Held 16–26 October. Was motivated by a resolution from the 1881 International Electrical Congress. A verbal transcript of the conference was published.

===1884 in Paris===
International Conference for Determination of Electrical Units

===1889 in Paris===
International Congress of Electricians
Held 24–31 August, in connection with Exposition universelle de 1889. About 530 participants from at least 11 countries.
 Adopted several units, including practical units of power (watt) and work (joule), where 1 watt = 10^{7} erg/second, and 1 joule = 10^{7} erg. Considered practical magnetic units, but did not make any resolutions or recommendations.

===1891 in Frankfurt===
Held 7–12 September, in connection with the International Electrotechnical Exhibition (Die Internationale Elektrotechnische Ausstellung 1891), organized by Elektrotechnische Gesellschaft. Galileo Ferraris was a vice-president at the conference. There were 715 participants (473 from Germany and 243 from other countries, including Austria, United Kingdom, USA, and France). An official report of the conference was published.
 Papers and discussions were organised in five main areas: Theory and Measuring Science; Strong Current Technology; Signalling, Telegraphy, and Telephony; Electrochemistry and Electric Current Applications; and Legislation to Mediate Conflicts between Cities around different currents used for electric lights, telephones, and telegraphs.

===1892 in Edinburgh===
Held in connection with the British Association for the Advancement of Science annual meeting

===1896 in Geneva===
Held 4–9 August, in connection with the Swiss National Exposition. Insufficient and late communication about the organization of the Congress hampered widespread participation, so that the conference had about 200 participants, mostly from Switzerland, Austria, Germany and Belgium.

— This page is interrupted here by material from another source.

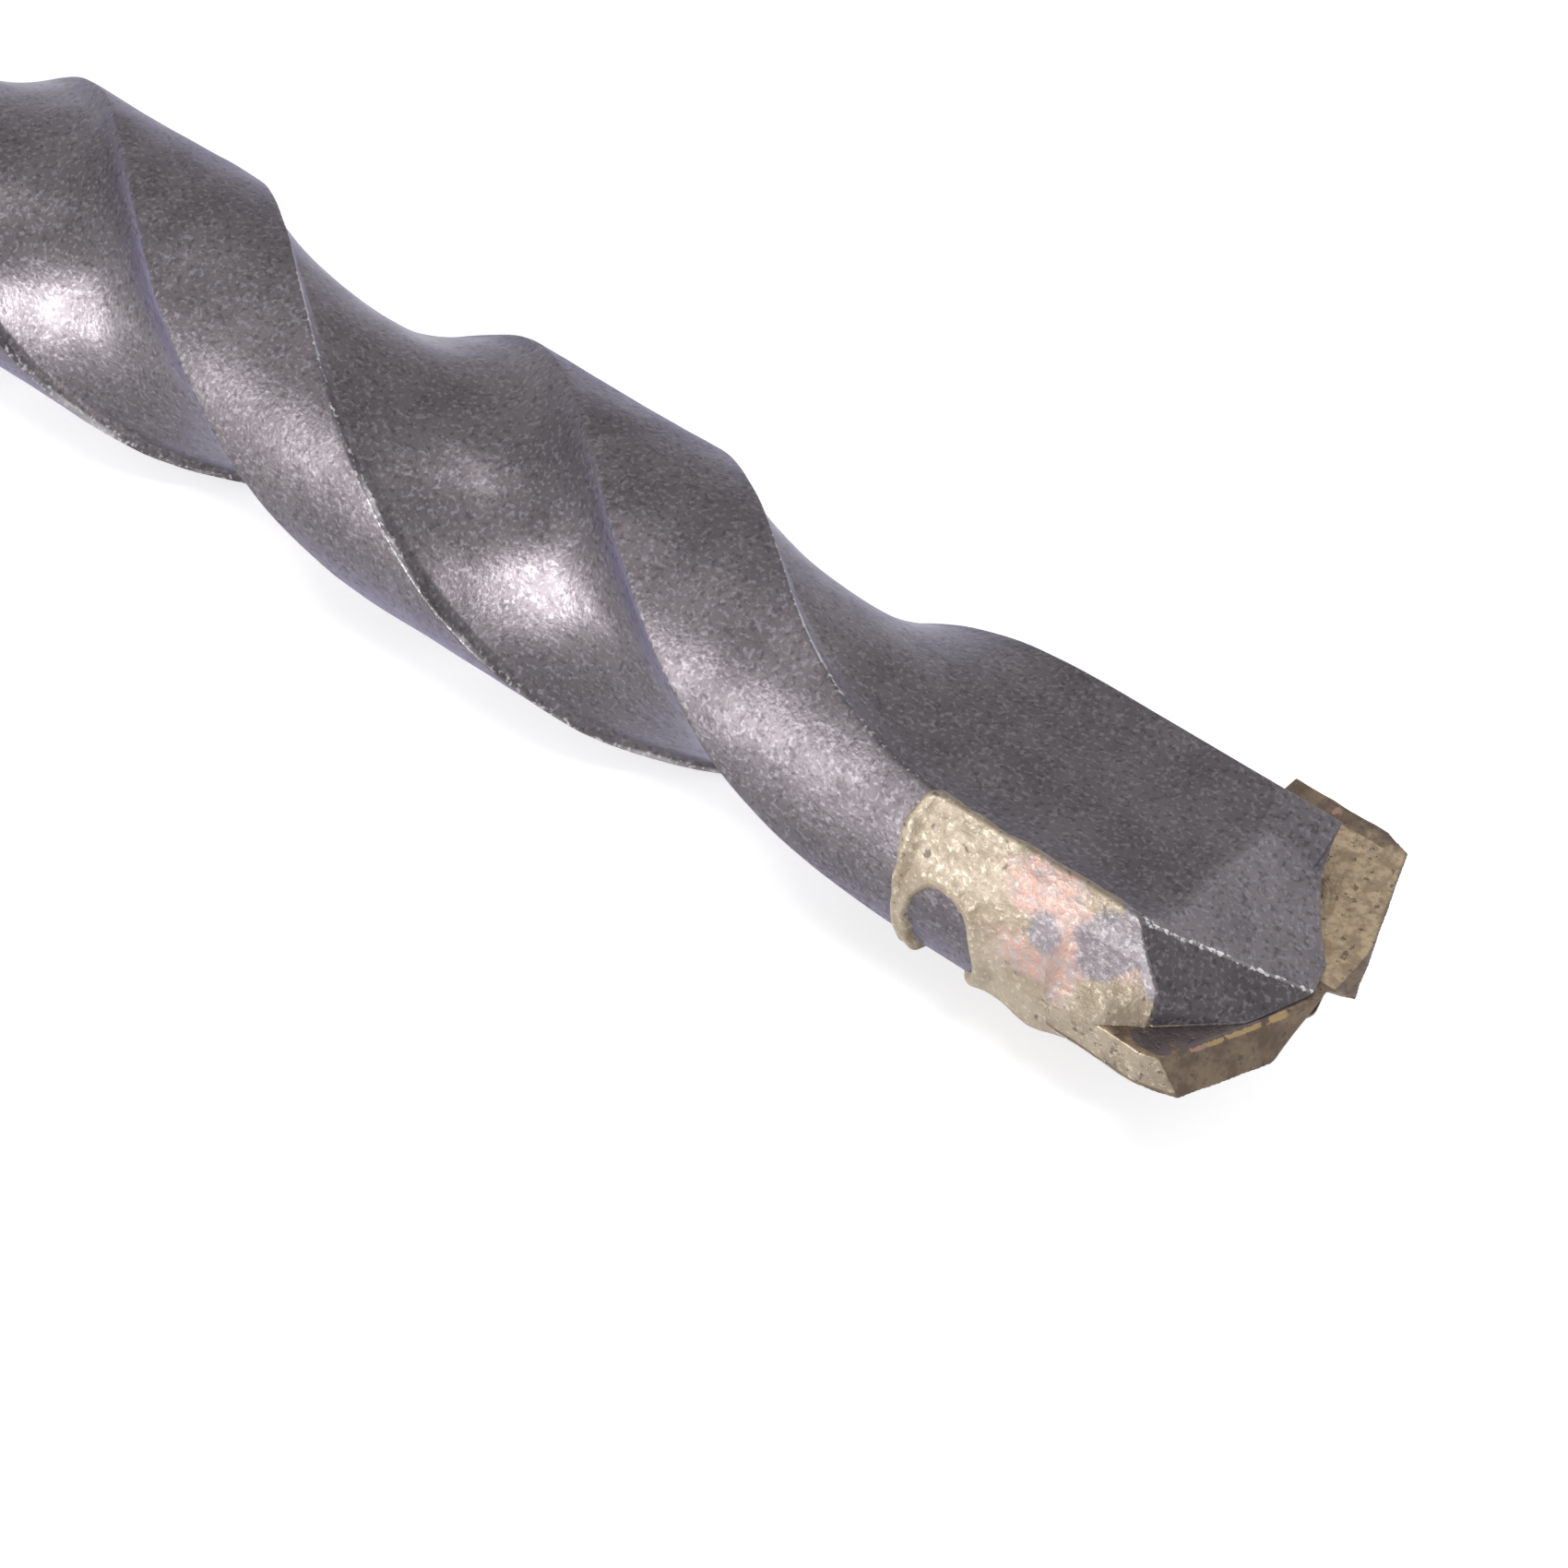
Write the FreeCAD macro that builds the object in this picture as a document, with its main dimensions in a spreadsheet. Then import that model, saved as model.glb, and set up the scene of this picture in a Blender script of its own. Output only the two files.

 Topics for discussion were magnetic units, photometric units, the long-distance transmission of power, the protection of high-tension lines against atmospheric discharge, and the problems and challenges of electric railway operation.

==International Electrotechnical Congress==
===1908 in London===
International Conference on Electric Units and Standards. Held in October. Organized by the Commission on Electric Units and Standards of the International Electrotechnical Commission
 Formal adoption of the "international units" (e.g., international ohm, international ampere), which were proposed originally in the 1893 meeting of the International Electrical Congress in Chicago.

===1911 in Turin===
Held 10–17 September, organized by Associazione elettrotecnica italiana and the Italian Electrotechnical Committee of the International Electrotechnical Commission

===1915 in San Francisco===
Was to be held 13–18 September, and organized by the American Institute of Electrical Engineers, but was cancelled because of the outbreak of World War I.

==Related International Electrotechnical Conferences==

===1905 in Berlin===
Internationale Konferenz über Elektrische Masseinheiten (International Conference on Electrical Units)

Held 23–25 October at Physikalisch-Technischen Reichsanstalt at Charlottenburg. The 1904 Congress recommended holding an international conference to address discrepancies in the electrical units and their interpretation. Emil Warburg, president of the Physikalisch-Technische Reichsanstalt in Germany, invited representatives from corresponding national laboratories in the United States (National Bureau of Standards), the United Kingdom (National Physical Laboratory), and the official standards commissions in Austria and Belgium to an informal conference on electrical standards and units. Additionally Mascart (France), Rayleigh (United Kingdom) and Carhart (USA) were invited because of their expertise and influence. Thirteen of the fifteen invited persons participated in the conference, six from the Reichsanstalt, two from the Belgian Commission on Electrical Units, two from the Austrian Commission on Standardization, Richard Glazebrook from the National Physical Laboratory, Mascart, and Carhart. The non-attendees were Samuel Wesley Stratton, director of the National Bureau of Standard, who sent three papers outlining the positions and proposals of the Bureau, and Rayleigh. A proceedings was published.

 Concentrated on the redefinition of the ohm, ampere, and volt, as resolved in the 1904 Congress. The aim was to attain true international uniformity in definitions of these concepts. The main question was whether ohm, ampere, and volt should be independent of each other, or only two should be defined, and which two. The conference concluded that only two electrical units should be taken as fundamental: the international ohm and the international ampere. It also adopted the Western Cadmium Cell as the standard cell, and added rules about the preparation and use of the mercury tube, whose geometry was specified at the 1893 Congress. The conference resolved that another international conference in the course of a year should be held to establish an agreement about the electric standards in use, because different countries had different laws about electrical units.

===1908 in Marseille===
Held 14–19 September, in connection with the L'exposition internationale des applications de l'électricité. A three-volume proceedings was published.